» **GIVEN ENTRIES**:
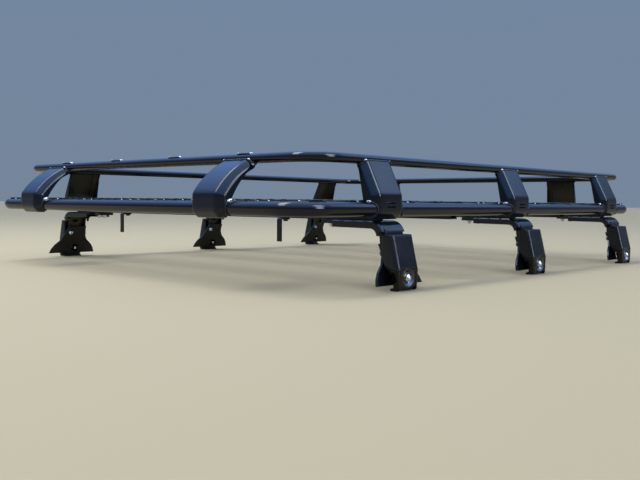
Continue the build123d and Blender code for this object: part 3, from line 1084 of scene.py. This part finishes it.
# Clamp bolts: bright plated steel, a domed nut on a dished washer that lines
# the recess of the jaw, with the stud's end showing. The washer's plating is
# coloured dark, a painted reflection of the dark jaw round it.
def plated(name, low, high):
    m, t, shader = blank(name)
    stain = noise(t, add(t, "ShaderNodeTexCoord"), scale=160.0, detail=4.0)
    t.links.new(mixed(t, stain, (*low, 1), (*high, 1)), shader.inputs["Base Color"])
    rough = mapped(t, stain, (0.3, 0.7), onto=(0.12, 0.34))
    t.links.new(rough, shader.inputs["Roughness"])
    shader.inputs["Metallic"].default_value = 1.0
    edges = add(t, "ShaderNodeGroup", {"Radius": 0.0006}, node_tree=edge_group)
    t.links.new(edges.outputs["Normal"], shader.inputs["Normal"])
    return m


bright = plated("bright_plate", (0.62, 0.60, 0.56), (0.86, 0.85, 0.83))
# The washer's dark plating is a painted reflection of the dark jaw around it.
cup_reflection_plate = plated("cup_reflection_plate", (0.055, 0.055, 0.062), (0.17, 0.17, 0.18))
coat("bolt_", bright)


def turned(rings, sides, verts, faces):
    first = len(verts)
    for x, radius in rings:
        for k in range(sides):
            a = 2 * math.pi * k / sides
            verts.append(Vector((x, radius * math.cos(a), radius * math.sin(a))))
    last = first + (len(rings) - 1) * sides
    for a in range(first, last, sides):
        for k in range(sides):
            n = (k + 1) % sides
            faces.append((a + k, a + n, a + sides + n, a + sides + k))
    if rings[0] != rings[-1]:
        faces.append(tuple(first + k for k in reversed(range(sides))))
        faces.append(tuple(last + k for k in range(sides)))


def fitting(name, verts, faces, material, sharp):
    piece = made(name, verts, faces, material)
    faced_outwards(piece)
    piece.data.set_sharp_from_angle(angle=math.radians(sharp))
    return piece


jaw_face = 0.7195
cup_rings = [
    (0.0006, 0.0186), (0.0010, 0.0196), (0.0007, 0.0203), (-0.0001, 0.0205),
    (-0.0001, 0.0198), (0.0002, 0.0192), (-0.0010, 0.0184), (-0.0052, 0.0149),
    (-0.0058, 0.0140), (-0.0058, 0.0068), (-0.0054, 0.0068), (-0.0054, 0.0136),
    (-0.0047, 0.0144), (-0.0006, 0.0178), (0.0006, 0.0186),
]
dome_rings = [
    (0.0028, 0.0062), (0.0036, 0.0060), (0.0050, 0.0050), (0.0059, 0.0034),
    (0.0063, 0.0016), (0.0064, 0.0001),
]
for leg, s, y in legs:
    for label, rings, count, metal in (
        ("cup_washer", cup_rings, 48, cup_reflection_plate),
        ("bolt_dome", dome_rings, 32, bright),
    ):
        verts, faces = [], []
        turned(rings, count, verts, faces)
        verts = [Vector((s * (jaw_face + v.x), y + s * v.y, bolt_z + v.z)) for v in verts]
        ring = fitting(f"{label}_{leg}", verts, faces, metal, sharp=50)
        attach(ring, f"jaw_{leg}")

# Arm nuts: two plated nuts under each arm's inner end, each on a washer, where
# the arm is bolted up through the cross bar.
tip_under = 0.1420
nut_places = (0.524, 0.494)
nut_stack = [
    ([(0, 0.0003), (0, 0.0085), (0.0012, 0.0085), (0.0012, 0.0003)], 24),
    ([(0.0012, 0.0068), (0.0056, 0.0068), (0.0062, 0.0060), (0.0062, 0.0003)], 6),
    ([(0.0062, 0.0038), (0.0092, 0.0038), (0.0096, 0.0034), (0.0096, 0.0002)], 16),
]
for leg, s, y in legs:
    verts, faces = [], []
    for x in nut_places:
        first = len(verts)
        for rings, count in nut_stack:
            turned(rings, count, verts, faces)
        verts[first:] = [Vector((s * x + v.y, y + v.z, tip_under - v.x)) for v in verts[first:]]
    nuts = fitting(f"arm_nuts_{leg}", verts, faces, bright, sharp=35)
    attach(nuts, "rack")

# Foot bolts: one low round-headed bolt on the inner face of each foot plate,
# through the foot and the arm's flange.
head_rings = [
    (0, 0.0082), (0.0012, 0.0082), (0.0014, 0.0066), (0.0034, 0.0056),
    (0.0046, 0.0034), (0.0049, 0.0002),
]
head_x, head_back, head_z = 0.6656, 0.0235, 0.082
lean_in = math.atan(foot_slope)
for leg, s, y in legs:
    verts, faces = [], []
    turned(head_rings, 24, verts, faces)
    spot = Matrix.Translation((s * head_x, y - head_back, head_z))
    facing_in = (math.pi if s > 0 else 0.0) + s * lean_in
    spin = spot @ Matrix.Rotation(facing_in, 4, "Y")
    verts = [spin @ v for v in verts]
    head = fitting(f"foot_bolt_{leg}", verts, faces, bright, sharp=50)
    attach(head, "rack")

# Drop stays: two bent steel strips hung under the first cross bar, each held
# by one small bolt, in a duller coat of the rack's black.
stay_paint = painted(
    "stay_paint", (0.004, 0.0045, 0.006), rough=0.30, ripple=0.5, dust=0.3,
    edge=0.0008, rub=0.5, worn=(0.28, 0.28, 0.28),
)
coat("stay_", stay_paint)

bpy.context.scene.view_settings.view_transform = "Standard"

...

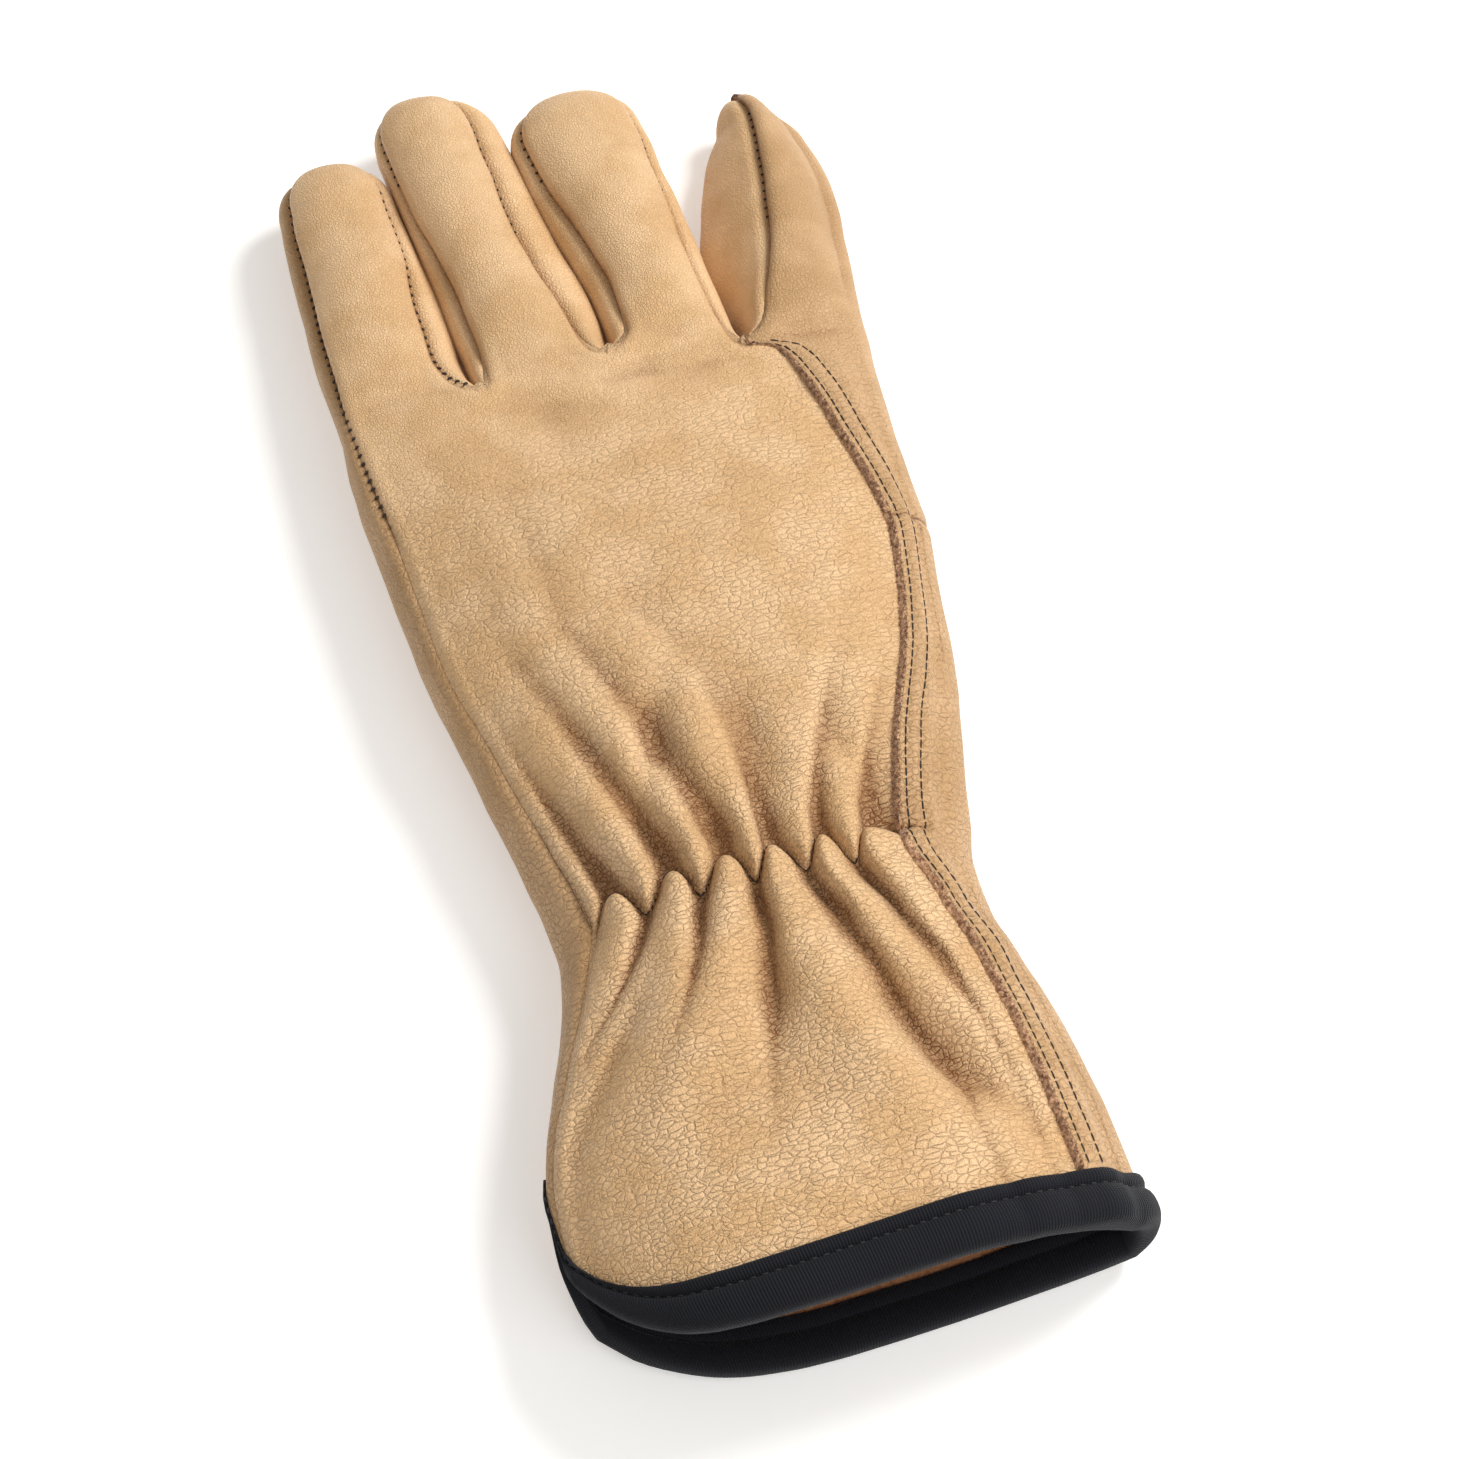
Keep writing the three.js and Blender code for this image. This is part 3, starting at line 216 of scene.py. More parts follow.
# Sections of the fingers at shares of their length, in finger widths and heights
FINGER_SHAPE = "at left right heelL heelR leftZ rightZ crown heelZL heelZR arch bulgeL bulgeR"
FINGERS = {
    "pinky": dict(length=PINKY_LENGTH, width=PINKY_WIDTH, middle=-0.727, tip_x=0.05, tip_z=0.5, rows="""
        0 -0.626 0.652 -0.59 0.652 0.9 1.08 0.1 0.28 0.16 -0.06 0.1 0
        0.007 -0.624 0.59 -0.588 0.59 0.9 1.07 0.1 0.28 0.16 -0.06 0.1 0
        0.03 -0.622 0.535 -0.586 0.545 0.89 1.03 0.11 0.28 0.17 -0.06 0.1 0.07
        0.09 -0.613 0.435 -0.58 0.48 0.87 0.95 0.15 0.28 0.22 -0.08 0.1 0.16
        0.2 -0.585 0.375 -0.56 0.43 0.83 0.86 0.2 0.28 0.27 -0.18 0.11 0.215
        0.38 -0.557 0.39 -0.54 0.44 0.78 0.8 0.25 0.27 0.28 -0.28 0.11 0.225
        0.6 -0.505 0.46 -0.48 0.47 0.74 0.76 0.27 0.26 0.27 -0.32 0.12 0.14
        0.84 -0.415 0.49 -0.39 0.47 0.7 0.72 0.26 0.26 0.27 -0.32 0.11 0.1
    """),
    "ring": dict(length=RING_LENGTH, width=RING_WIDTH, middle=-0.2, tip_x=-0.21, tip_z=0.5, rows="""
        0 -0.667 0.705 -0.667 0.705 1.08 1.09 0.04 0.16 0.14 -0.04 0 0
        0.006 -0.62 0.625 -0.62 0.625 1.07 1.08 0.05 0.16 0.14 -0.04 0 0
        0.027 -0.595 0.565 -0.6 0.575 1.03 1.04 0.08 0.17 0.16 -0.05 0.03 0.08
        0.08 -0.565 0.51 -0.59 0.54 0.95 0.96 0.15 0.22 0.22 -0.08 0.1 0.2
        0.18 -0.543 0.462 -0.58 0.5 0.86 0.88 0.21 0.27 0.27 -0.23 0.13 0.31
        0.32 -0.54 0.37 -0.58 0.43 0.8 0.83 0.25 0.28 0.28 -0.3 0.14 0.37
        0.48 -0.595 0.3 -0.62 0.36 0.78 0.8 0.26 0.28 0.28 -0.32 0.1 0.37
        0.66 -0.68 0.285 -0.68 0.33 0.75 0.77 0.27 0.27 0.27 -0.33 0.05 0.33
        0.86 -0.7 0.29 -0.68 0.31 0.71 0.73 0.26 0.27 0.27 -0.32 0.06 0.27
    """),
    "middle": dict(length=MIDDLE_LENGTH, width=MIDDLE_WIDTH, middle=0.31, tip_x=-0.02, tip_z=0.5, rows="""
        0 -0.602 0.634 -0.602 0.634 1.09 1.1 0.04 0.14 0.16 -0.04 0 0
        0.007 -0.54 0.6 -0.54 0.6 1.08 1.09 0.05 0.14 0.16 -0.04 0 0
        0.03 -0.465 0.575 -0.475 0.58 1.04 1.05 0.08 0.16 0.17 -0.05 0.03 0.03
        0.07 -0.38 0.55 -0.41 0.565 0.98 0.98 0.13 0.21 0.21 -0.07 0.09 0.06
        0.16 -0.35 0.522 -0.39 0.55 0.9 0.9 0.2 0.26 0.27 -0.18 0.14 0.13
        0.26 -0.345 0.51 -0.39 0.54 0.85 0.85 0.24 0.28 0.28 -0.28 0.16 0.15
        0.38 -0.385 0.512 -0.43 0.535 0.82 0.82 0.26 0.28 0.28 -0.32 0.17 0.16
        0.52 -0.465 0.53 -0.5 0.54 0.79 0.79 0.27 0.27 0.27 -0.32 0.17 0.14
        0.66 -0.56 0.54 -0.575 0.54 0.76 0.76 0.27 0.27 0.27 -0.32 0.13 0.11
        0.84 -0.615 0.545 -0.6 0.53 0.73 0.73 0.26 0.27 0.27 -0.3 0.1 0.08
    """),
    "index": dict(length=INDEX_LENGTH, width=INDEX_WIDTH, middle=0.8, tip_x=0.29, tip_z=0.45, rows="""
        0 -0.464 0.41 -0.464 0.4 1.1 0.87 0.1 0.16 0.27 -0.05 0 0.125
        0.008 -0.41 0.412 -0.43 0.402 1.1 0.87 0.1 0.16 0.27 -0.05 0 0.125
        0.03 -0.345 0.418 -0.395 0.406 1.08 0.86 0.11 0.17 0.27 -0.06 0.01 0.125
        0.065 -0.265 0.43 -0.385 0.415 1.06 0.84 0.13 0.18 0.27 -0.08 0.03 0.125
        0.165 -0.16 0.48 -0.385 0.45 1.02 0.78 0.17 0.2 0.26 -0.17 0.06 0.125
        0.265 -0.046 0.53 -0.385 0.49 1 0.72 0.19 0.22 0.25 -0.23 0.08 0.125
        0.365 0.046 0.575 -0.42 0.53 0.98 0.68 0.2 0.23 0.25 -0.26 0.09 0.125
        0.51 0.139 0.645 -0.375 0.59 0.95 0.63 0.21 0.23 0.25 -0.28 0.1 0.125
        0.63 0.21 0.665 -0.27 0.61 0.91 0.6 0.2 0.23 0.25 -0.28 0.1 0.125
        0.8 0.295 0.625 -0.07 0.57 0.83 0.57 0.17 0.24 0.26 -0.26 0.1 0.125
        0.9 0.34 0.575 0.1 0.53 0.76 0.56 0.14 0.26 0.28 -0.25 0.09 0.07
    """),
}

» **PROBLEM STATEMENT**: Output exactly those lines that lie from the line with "Continue the build123d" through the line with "return piece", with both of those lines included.

» **REPLY**:
Continue the build123d and Blender code for this object: part 3, from line 1084 of scene.py. This part finishes it.
# Clamp bolts: bright plated steel, a domed nut on a dished washer that lines
# the recess of the jaw, with the stud's end showing. The washer's plating is
# coloured dark, a painted reflection of the dark jaw round it.
def plated(name, low, high):
    m, t, shader = blank(name)
    stain = noise(t, add(t, "ShaderNodeTexCoord"), scale=160.0, detail=4.0)
    t.links.new(mixed(t, stain, (*low, 1), (*high, 1)), shader.inputs["Base Color"])
    rough = mapped(t, stain, (0.3, 0.7), onto=(0.12, 0.34))
    t.links.new(rough, shader.inputs["Roughness"])
    shader.inputs["Metallic"].default_value = 1.0
    edges = add(t, "ShaderNodeGroup", {"Radius": 0.0006}, node_tree=edge_group)
    t.links.new(edges.outputs["Normal"], shader.inputs["Normal"])
    return m


bright = plated("bright_plate", (0.62, 0.60, 0.56), (0.86, 0.85, 0.83))
# The washer's dark plating is a painted reflection of the dark jaw around it.
cup_reflection_plate = plated("cup_reflection_plate", (0.055, 0.055, 0.062), (0.17, 0.17, 0.18))
coat("bolt_", bright)


def turned(rings, sides, verts, faces):
    first = len(verts)
    for x, radius in rings:
        for k in range(sides):
            a = 2 * math.pi * k / sides
            verts.append(Vector((x, radius * math.cos(a), radius * math.sin(a))))
    last = first + (len(rings) - 1) * sides
    for a in range(first, last, sides):
        for k in range(sides):
            n = (k + 1) % sides
            faces.append((a + k, a + n, a + sides + n, a + sides + k))
    if rings[0] != rings[-1]:
        faces.append(tuple(first + k for k in reversed(range(sides))))
        faces.append(tuple(last + k for k in range(sides)))


def fitting(name, verts, faces, material, sharp):
    piece = made(name, verts, faces, material)
    faced_outwards(piece)
    piece.data.set_sharp_from_angle(angle=math.radians(sharp))
    return piece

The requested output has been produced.